Afghanistan: "The Forgotten War"
#1: A roadside bomb blast killed one Shiite Muslim and wounded six others travelling by mini-bus in an apparent sectarian attack in northwest Pakistan on Thursday, police said. The explosion occurred near the garrison town of Kohat, which is a key base for Pakistani troops battling Al-Qaeda and Taliban militants in the semi-autonomous tribal districts on the border with war-torn Afghanistan. "Seven people were injured in the bomb blast," local police official Shafiq Khan told AFP. Another police official, requesting anonymity, said one of the wounded died in hospital and that three of the wounded were in a serious condition.

#2: An old mortar shell exploded as a group of children played with it in Afghanistan, killing three of them and wounding another three, the interior ministry said Thursday. The shell, apparently left over from Afghanistan's decades of war, exploded on Wednesday in the province of Kapisa north of the capital Kabul, it said in a statement. "The mortar shell explosion killed three children and wounded three other children," it said.

#3: Also Thursday, the US-led coalition reported it had killed four suspected insurgents in the strategic province of Logar, adjoining Kabul. A civilian woman was also wounded in the battle which erupted late Wednesday as troops were tracking down a bomb-making network, it said in a statement.

#4: Afghan police and U.S.-led forces killed five militants in an offensive in Uruzgan province 300 km (190 miles) south of Kabul on Wednesday, the interior ministry said.

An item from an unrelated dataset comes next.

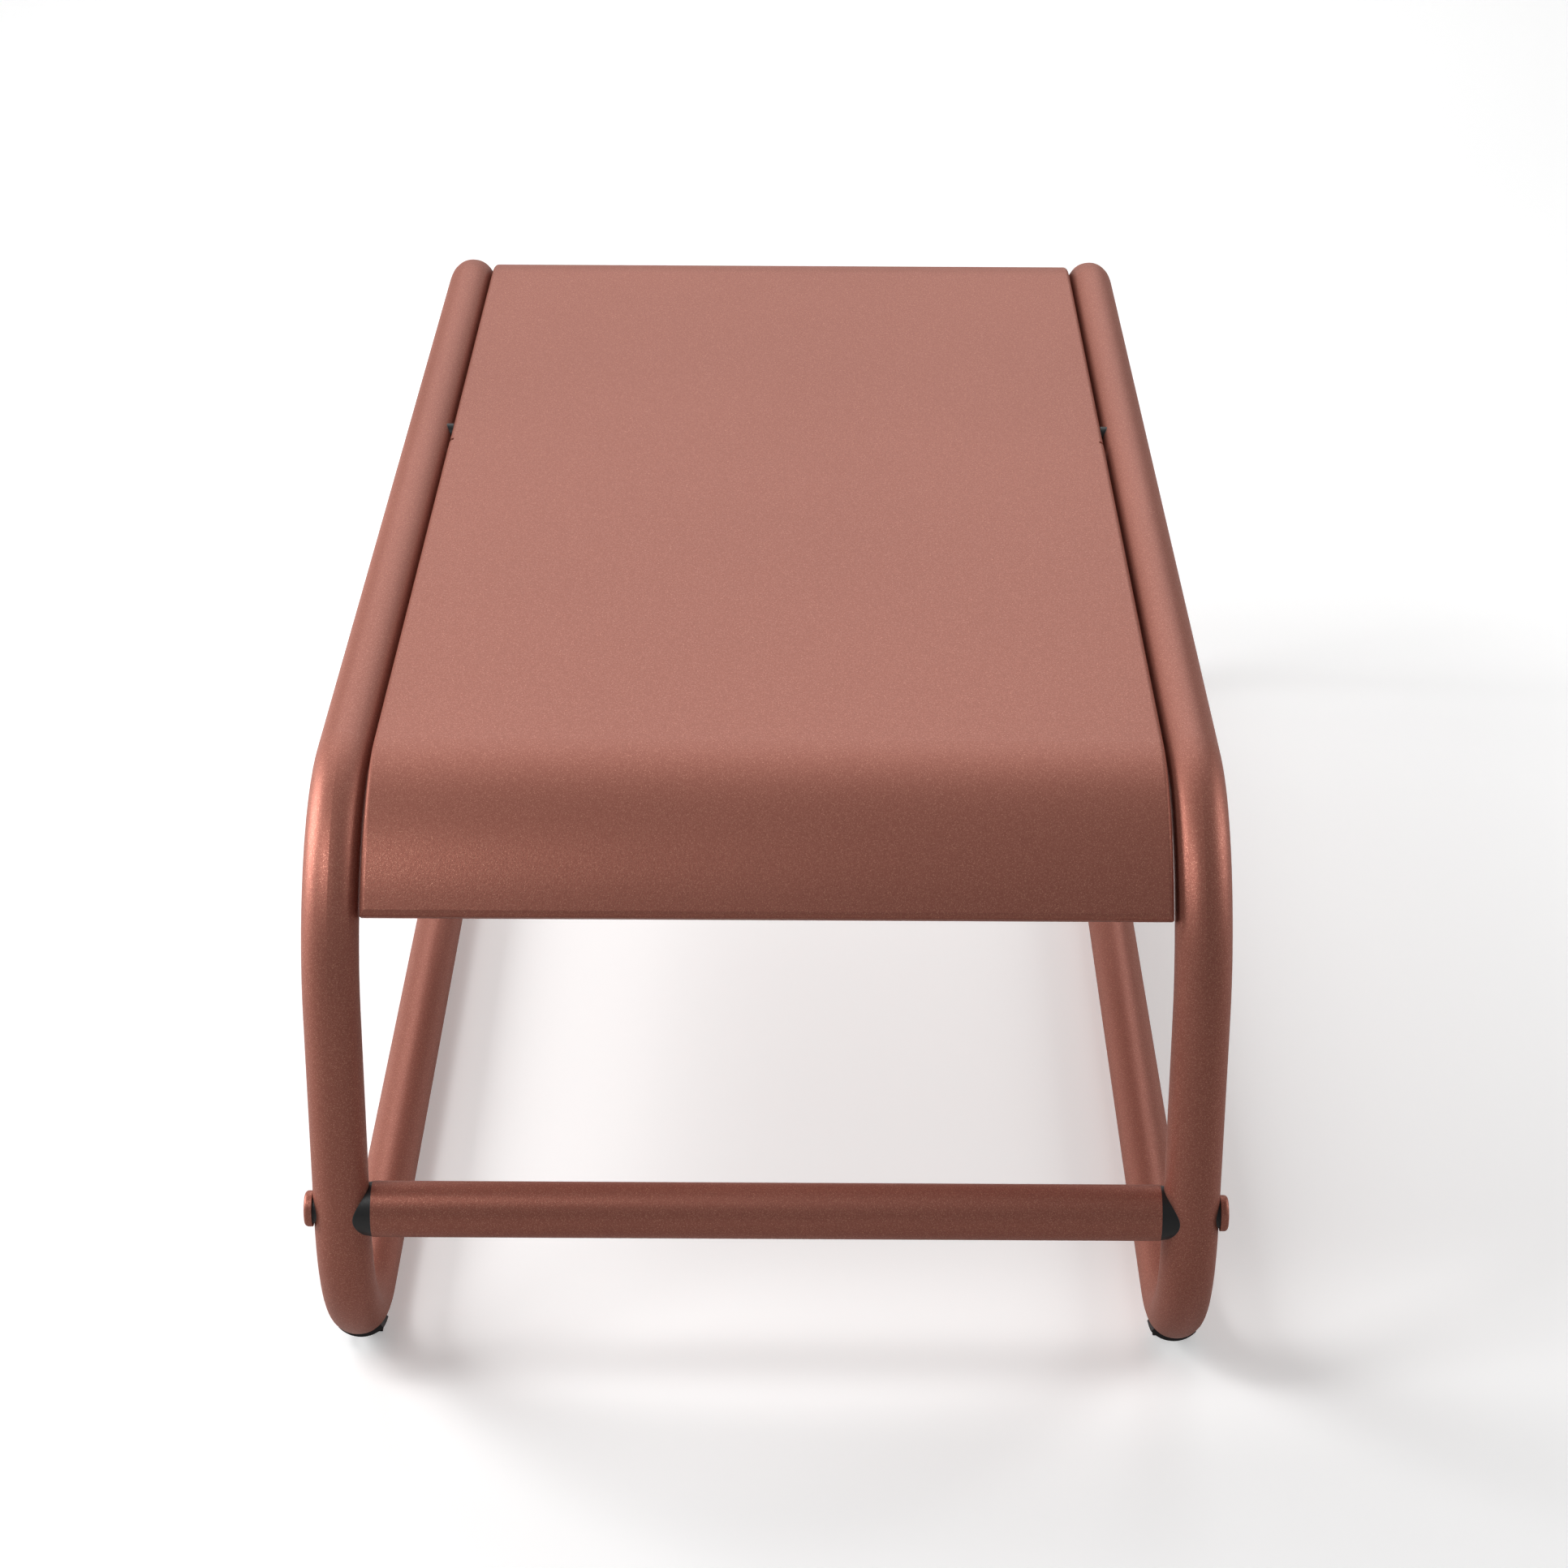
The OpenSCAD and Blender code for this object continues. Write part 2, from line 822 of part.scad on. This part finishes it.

#5: Four militants have been killed in the fresh round of operation launched by security forces in Buner District in northwestern Pakistan on Thursday, a military spokesman said. Addressing a news conference in Rawalpindi, the Director General of Inter Services Public Relations Major General Athar Abbas said that the security forces launched new offensive against Taliban militants on Thursday morning. The security forces engaged militants' hideouts with full force, said the spokesman.


Casualty Reports:

Staff Sgt. Gabriel Garcia On Jan. 8, the Yuma native was leading his platoon on a patrol of the market area near his base in southern Afghanistan. “We were only about 200 yards outside the base in a supposedly safe area,” said Garcia. “A shopkeeper had loaded his store with explosives and as we walked by, he detonated it. My two friends who were in front of me were both killed, and I lost my right arm above the elbow. I also lost vision in my right eye, had a fractured right hip and right knee and had shrapnel all over my body.”

Canadian Kyle Ricketts, 22, suffered broken feet and ankles and a broken jaw in Afghanistan during a roadside bombing March 8.